Second, confident prayer seeks God’s glory more than personal comfort. That changes the entire focus of our requests. Instead of merely asking, “Will this make me happy?” we begin asking, “Will this honor the Lord?” Jesus prayed this way throughout His ministry. In John 12:28 He prayed, “Father, glorify Your name.” Even before the cross, His deepest concern was the glory of the Father. A.W. Tozer once wrote, “The man who has God for his treasure has all things in One.” When God’s honor becomes our highest pursuit, prayer stops revolving solely around personal gain.
Third, confident prayer continues praising God regardless of the outcome. That may be one of the hardest lessons in the Christian life. It is easier to praise when prayers are answered exactly as hoped. But faith matures when worship continues even through disappointment and unanswered questions. Paul instructed believers in 1 Thessalonians 5:18, “In everything give thanks; for this is the will of God in Christ Jesus for you.” Thanksgiving does not deny pain; it acknowledges that God remains sovereign within it.
Some of the most insightful moments of spiritual growth occur when God answers prayers differently than expected. Looking back, many believers can see that delayed answers protected them, redirected them, or deepened their dependence on God. What once felt like silence became preparation. What once felt like rejection became redirection.
The longer I walk with the Lord, the more I realize confident prayer is less about persuading God and more about being transformed in His presence. Prayer changes the posture of the soul. It aligns our hearts with His purposes and teaches us to trust beyond visible circumstances. Confidence grows not because we control outcomes but because we know the One who holds them.
On Second Thought
Perhaps the greatest paradox of prayer is that confidence is born through surrender, not control. Human instinct tells us confidence comes from certainty, from having all the answers, from seeing the entire road ahead. Yet the kingdom of God often works differently. The believer who kneels before God admitting weakness may actually possess deeper confidence than the person who appears outwardly strong. Why? Because biblical confidence is not rooted in self-assurance but in God-assurance.

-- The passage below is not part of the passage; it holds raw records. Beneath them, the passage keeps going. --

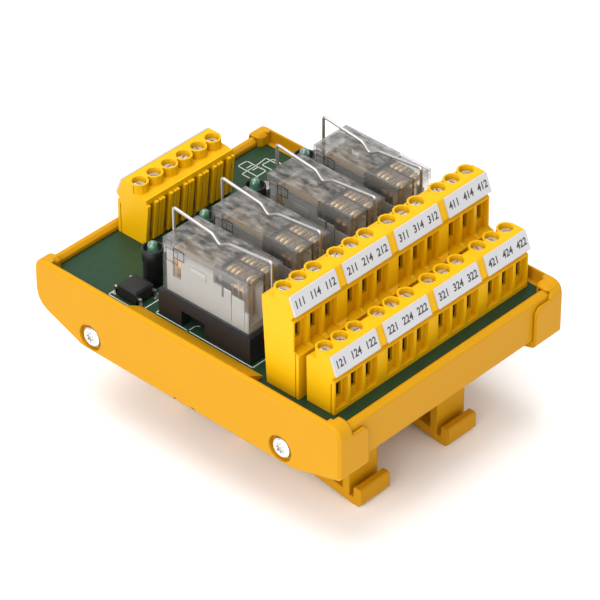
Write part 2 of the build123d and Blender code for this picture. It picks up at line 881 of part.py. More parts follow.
lower_family = Terminal(lower_y, -1, 3.4, 16.1, 5.4, 3.6, terminal_foot, 0.9, False)
input_family = Terminal(input_y, 1, 3.4, 16.1, 5.4, 4.8, terminal_foot, 0.9, True)
upper_family = Terminal(upper_y, -1, 3.2, 28.0, 5.6, 4.6, 7.0, 12.2, False)


def make_terminal(family, pillar, first=-pitch):
    """Terminal housing of three poles about X = 0: collars, wire entries and chambers."""
    left = first - pitch / 2
    width = poles * pitch + pillar
    top = family.level
    xs = [first + pole * pitch for pole in range(poles)]
    half_cell = (pitch - fin_wall) / 2
    entry_low = top - 12.7
    groove_u = family.front_foot - 1.0
    groove_top = top - 4.4
    back_span = family.reach_span(-family.ledge_reach - 0.5, -2.9)
    with BuildPart() as housing:
        side_polygon(family.outline(), left, width)
        with BuildSketch(Plane.XY.offset(board_top_z + top - 3.0)):
            with Locations(*[(x, family.y) for x in xs]):
                RegularPolygon(collar_r, 12)
        extrude(amount=3.0)
        row_boxes(
            (left, left + width), (-0.3, 0.3), family.reach_span(groove_u - 0.15, groove_u + 0.15),
            family.height_span(0, max(family.cell_low, top - 7.4)),
        )
        row_boxes(
            xs, (-half_cell, half_cell), family.reach_span(family.nose - 1.7, family.front_foot + 3),
            family.height_span(family.cell_low + 0.3, top - 6.9),
        )
        row_boxes(
            xs, (-1.25, 1.25), family.reach_span(2.0, family.nose),
            family.height_span(entry_low, entry_low + 4.4),
        )
        row_boxes(
            xs, (-1.95, 1.95), family.reach_span(-2.3, 2.9),
            family.height_span(top - 14.6, top - 5.2),
        )
        row_boxes(
            xs, (-pin_hole_side / 2, pin_hole_side / 2),
            family.reach_span(-pin_hole_side / 2, pin_hole_side / 2),
            family.height_span(0, top - 14.0),
        )
        if family.ribbed:
            row_boxes(xs, (-1.6, -0.1), back_span, family.height_span(groove_top - 6.5, groove_top))
        with BuildSketch(Plane.XY.offset(board_top_z + top)):
            with Locations(*[(x, family.y) for x in xs]):
                RegularPolygon(bore_r, 10)
        extrude(amount=-6.0, mode=Mode.SUBTRACT)
    return housing


def make_terminals():
    """All terminal housings: four lower, four upper and two input blocks."""
    spacer = group_pitch - poles * pitch
    for name, family, first_x in (
        ("lower_terminal", lower_family, lower_x),
        ("upper_terminal", upper_family, upper_x),
    ):
        middles = [first_x + pitch + group * group_pitch for group in range(group_count)]
        export_copies(make_terminal(family, spacer), name, middles[:-1])
        export_copies(make_terminal(family, 0), name, middles[-1:], first=group_count)
    supply_middles = [input_x + pitch, input_x + pitch * (1 + poles)]
    export_copies(make_terminal(input_family, 0), "input_terminal", supply_middles)


def terminal_rows():
    """The three terminal families with the X of their poles."""
    return [
        (lower_family, pole_xs(lower_x, group_count)),
        (upper_family, pole_xs(upper_x, group_count)),
        (input_family, input_xs()),
    ]


def make_terminal_screws():
    """Thirty slotted clamp screws."""
    with BuildPart() as screws:
        for family, xs in terminal_rows():
            places = [(x, family.y) for x in xs]
            head_z = board_top_z + family.level - 2.5
            with BuildSketch(Plane.XY.offset(head_z)):
                with Locations(*places):
                    RegularPolygon(terminal_head_r, 8)
            extrude(amount=1.5)
            with BuildSketch(Plane.XY.offset(head_z)):
                with Locations(*places):
                    RegularPolygon(terminal_screw_r, 4)
            extrude(amount=-8.5)
            with BuildSketch(Plane.XY.offset(head_z + 1.5)):
                with Locations(*places):
                    Rectangle(0.55, 2 * terminal_head_r + 0.2)
            extrude(amount=-0.8, mode=Mode.SUBTRACT)
    screws.part.label = "terminal_screws"
    export_step(screws.part, "parts/terminal_screws.step")


def make_terminal_clamps():
    """Thirty clamp cages with their solder pins."""
    half = clamp_width / 2
    inner = half - clamp_wall
    with BuildPart() as clamps:
        for family, xs in terminal_rows():
            low = family.level - 14.4
            row_boxes(
                xs, (-half, half), family.reach_span(-2.1, 2.7),
                family.height_span(low, low + 6.8), mode=Mode.ADD,
            )
            row_boxes(
                xs, (-inner, inner), family.reach_span(-2.1, 2.7),
                family.height_span(low + clamp_wall, low + 6.8 - clamp_wall),
            )
            with BuildSketch(Plane.XY.offset(board_top_z + low + 6.8)):
                with Locations(*[(x, family.y) for x in xs]):
                    RegularPolygon(terminal_screw_r + 0.1, 4)
            extrude(amount=-clamp_wall, mode=Mode.SUBTRACT)
            row_boxes(
                xs, (-pin_side / 2, pin_side / 2), family.reach_span(-pin_side / 2, pin_side / 2),
                (board_under_z - pin_below_board, board_top_z + low + 0.1), mode=Mode.ADD,
            )
    clamps.part.label = "terminal_clamps"
    export_step(clamps.part, "parts/terminal_clamps.step")


def make_markers():
    """Marker strips on the sloped faces of the terminal blocks."""
    strips = []
    for group in range(group_count):
        strips.append((lower_family, lower_x + group * group_pitch))
        strips.append((upper_family, upper_x + group * group_pitch))
    for block in range(2):
        strips.append((input_family, input_x + block * poles * pitch))
    with BuildPart() as markers:
        for family, first_x in strips:
            top = family.level
            low = Vector(*family.place(family.nose, top - 4.8), 0)
            high = Vector(*family.place(family.nose - 1.8, top - 0.2), 0)
            slope = (high - low).normalized()
            out = Vector(family.toward * abs(slope.Y), abs(slope.X), 0)
            near_low = low - slope * 0.1 + out * 0.02
            near_high = high + slope * 0.1 + out * 0.02
            corners = [
                (near_low.X, near_low.Y),
                ((near_low + out * marker_thickness).X, (near_low + out * marker_thickness).Y),
                ((near_high + out * marker_thickness).X, (near_high + out * marker_thickness).Y),
                (near_high.X, near_high.Y),
            ]
            side_polygon(corners, first_x - pitch / 2 + 0.05, poles * pitch - 0.1)
    markers.part.label = "marker_strips"
    export_step(markers.part, "parts/marker_strips.step")


def led_places(offset=0.0):
    """Board places of the four indicators, or of parts beside them."""
    return [(led_x + offset + index * group_pitch, led_y) for index in range(4)]


def make_indicator_parts():
    """Indicators on their spacers, capacitors and bridge rectifiers."""
    spacer_top = board_top_z + led_spacer_height
    with BuildPart() as spacers:
        with BuildSketch(Plane.XY.offset(board_top_z)):
            with Locations(*led_places()):
                RegularPolygon(led_spacer_r, 12)
        extrude(amount=led_spacer_height)
        with BuildSketch(Plane.XY.offset(spacer_top)):
            with Locations(*led_places()):
                RegularPolygon(led_bore_r, 10)
        extrude(amount=-led_seat_depth, mode=Mode.SUBTRACT)
    spacers.part.label = "led_spacers"
    export_step(spacers.part, "parts/led_spacers.step")

    with BuildPart() as leds:
        with BuildSketch(Plane.XY.offset(spacer_top - led_seat_depth)):
            with Locations(*led_places()):
                RegularPolygon(led_r, 8)
        extrude(amount=led_height)
        chamfer(edges().group_by(Axis.Z)[-1], led_r * 0.55)
    leds.part.label = "led_indicators"
    export_step(leds.part, "parts/led_indicators.step")

    with BuildPart() as capacitors:
        with BuildSketch(Plane.XY.offset(board_top_z)):
            with Locations(*[(x, y + capacitor_step_back) for x, y in led_places(capacitor_offset)]):
                RegularPolygon(capacitor_r, 12)
        extrude(amount=capacitor_height)
        chamfer(edges().group_by(Axis.Z)[-1], 0.3)
    capacitors.part.label = "capacitors"
    export_step(capacitors.part, "parts/capacitors.step")

    width, depth, height = rectifier_size
    low = board_top_z + rectifier_standoff
    with BuildPart() as rectifiers:
        for x, led_line in led_places(rectifier_offset):
            y = led_line - rectifier_step_front
            span_box((x - width / 2, x + width / 2), (y - depth / 2, y + depth / 2), (low, low + height))
        chamfer(edges().group_by(Axis.Z)[-1], 0.5)
        for x, led_line in led_places(rectifier_offset):
            for side in (-1, 1):
                face_y = led_line - rectifier_step_front + side * depth / 2
                tip_y = face_y + side * rectifier_leg_reach
                legs = (x - rectifier_leg_pitch / 2, x + rectifier_leg_pitch / 2)
                row_boxes(
                    legs, (-0.3, 0.3), (face_y - side * 0.1, tip_y),
                    (board_top_z + rectifier_leg_top - rectifier_leg_wall, board_top_z + rectifier_leg_top),
                    mode=Mode.ADD,
                )
                row_boxes(
                    legs, (-0.3, 0.3), (tip_y - side * rectifier_leg_wall, tip_y),
                    (board_top_z, board_top_z + rectifier_leg_top), mode=Mode.ADD,
                )
    rectifiers.part.label = "bridge_rectifiers"
    export_step(rectifiers.part, "parts/bridge_rectifiers.step")


make_profile()
make_end_plates()
make_end_plate_screws()
make_feet()
make_board()
make_sockets()
make_relay_bases()
make_relay_covers()
make_relay_coils()
make_armatures()
make_combs()
make_moving_contacts()
make_fixed_contacts()
make_clips()
make_terminals()
make_terminal_screws()
make_terminal_clamps()
make_markers()
make_indicator_parts()
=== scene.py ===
"""Looks of a rail-mounted relay interface module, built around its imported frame."""

from __future__ import annotations

import logging
import math
from dataclasses import dataclass, field
from enum import Enum
from typing import Any, Iterable, Iterator, Sequence

import bmesh
import bpy
from mathutils import Matrix, Vector

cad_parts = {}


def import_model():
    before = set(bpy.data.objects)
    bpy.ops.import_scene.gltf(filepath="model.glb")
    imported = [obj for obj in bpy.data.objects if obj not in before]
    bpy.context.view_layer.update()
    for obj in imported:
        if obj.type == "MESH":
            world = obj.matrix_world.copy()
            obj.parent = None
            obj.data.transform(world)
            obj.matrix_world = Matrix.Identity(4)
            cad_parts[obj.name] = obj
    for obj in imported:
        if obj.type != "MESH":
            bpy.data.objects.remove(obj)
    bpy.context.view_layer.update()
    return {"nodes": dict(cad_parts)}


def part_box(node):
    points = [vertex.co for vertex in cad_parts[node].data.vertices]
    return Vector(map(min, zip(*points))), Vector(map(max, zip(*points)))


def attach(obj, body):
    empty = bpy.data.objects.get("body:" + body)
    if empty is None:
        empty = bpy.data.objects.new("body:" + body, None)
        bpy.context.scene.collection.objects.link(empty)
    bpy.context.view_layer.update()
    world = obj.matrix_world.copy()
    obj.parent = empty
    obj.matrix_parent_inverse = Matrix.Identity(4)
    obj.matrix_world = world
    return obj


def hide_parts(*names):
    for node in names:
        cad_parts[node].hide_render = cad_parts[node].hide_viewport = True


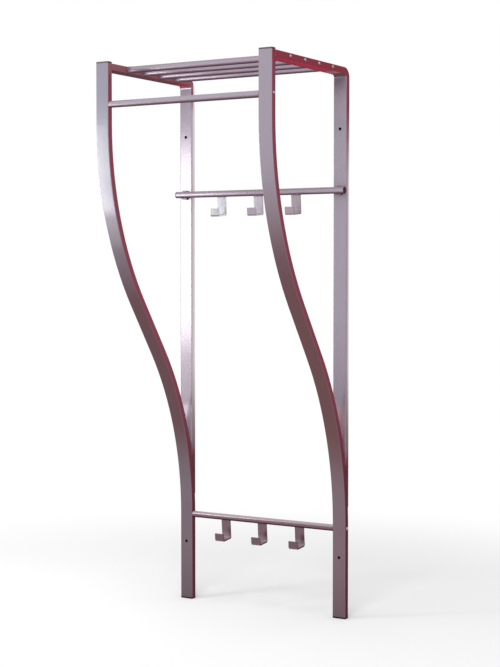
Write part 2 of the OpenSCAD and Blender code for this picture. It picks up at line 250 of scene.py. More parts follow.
# effects that several finishes share
def makeTurnGroup():
    # the way a face looks: sideways, sloping down, straight down, up, or to the middle of the rack;
    # whether it lies in the left half, at a shelf rod's left end or towards the outside of a side tube;
    # and the rounded edges, first the upright ones, then the upper ones
    group, start = newGroup("surfaceTurn", {"Slope Start": 0.08, "Slope End": 0.44})
    facing = readCoords(group, "Normal")
    spot = readCoords(group, "Object")
    across = doMath(group, "ABSOLUTE", facing["X"])
    below = doMath(group, "MULTIPLY", facing["Z"], -1.0)
    ahead = doMath(group, "MAXIMUM", doMath(group, "MULTIPLY", facing["Y"], -1.0), 0.0)
    edge = doMath(group, "MULTIPLY", doMath(group, "MULTIPLY", across, ahead), 2.0)
    ridge = doMath(group, "MULTIPLY", doMath(group, "MULTIPLY", across, facing["Z"]), 2.0)
    outwards = doMath(group, "MULTIPLY", spot["X"], facing["X"])
    return endGroup(group, {
        "Side": mapValue(group, across, *turnBands["side"]),
        "Slope": mapValue(group, below, start["Slope Start"], start["Slope End"]),
        "Under": mapValue(group, below, *turnBands["under"]),
        "Crown": mapValue(group, facing["Z"], *turnBands["crown"]),
        "Inner": mapValue(group, outwards, *turnBands["middle"], 1.0, 0.0),
        "Left": mapValue(group, spot["X"], *turnBands["middle"], 1.0, 0.0),
        "Left End": mapValue(group, spot["X"], *turnBands["leftEnd"], 1.0, 0.0),
        "Outer": mapValue(group, doMath(group, "ABSOLUTE", spot["X"]), *turnBands["outer"]),
        "Edge": mapValue(group, edge, *turnBands["edge"]),
        "Ridge": mapValue(group, ridge, *turnBands["edge"])})


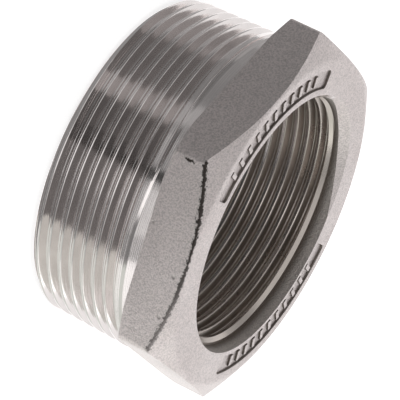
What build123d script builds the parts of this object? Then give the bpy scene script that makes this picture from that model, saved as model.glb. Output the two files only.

There is something intriguing about the fact that Jesus prayed most intensely before the cross, not after the resurrection. In Gethsemane, sweat fell like drops of blood while uncertainty and suffering surrounded Him. Yet that agonizing prayer revealed complete trust in the Father. The Son of God showed us that confidence is not the absence of struggle; it is steadfast trust in the middle of struggle. Sometimes the strongest prayer is not, “Lord, give me what I want,” but, “Lord, I trust You even if You choose another way.”
That perspective reshapes disappointment. What if some unanswered prayers are actually invitations into deeper fellowship with God? What if the delay itself becomes the place where faith learns endurance? Hebrews 10:35 warns believers not to cast away confidence because confidence carries “great reward.” Yet the reward may not always arrive in the form we expect. Sometimes the reward is peace in uncertainty. Sometimes it is spiritual maturity formed through waiting. Sometimes it is discovering that God Himself is the treasure we were truly seeking all along.